Linda Mandarin, located above Tanjong Pagar MRT at 10 Anson Road, Level 22, International Plaza, Singapore 079903, has been providing structured adult Mandarin training since 2003. The school’s adult Mandarin programs are designed around real communication goals, not outdated assumptions about how the language must be learned. For learners who prefer flexibility, online Mandarin classes via Zoom deliver the same quality of native-speaker instruction from anywhere. Corporate teams benefit from business-focused Mandarin training built around workplace communication. Every course is taught by certified native instructors fluent in English, so nothing gets lost in translation.
FAQ
Are Mandarin tones really learnable for adult English speakers?

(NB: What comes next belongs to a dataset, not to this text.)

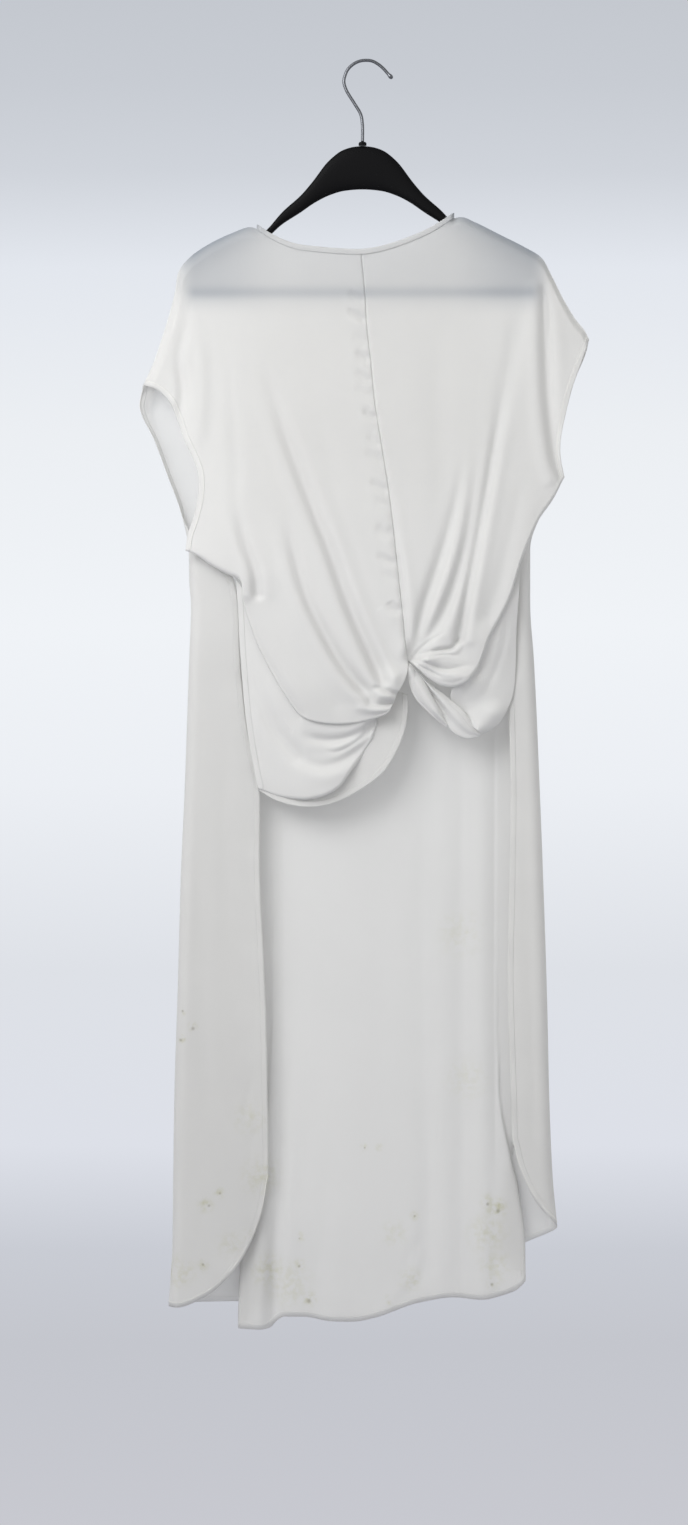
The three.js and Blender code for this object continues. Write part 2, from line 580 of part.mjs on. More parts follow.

Yes. Tone discrimination improves significantly with deliberate listening drills and shadowing practice. Tone mastery is a trained skill, not an inherited ability.
How many characters do you actually need for basic Mandarin conversation?
You can hold basic conversations with a vocabulary developed over 150 to 300 study hours. Full literacy requires far more, but spoken fluency and character literacy are separate goals.
Does learning style affect how fast you learn Mandarin?
No. Studies show matching instruction to style produces no measurable improvement. Spaced repetition and active recall work effectively for all learners regardless of style preference.
Can you reach Mandarin fluency without moving to China?
Yes. Consistent structured study, online tutoring, and Mandarin media exposure can build conversational fluency without relocation. Location matters less than total hours and feedback quality.
Is handwriting Chinese characters necessary for modern Mandarin learners?
For most adult learners, no. Pinyin input is the primary method for typing Chinese in everyday life, and character recognition is more practical than handwriting for communication purposes.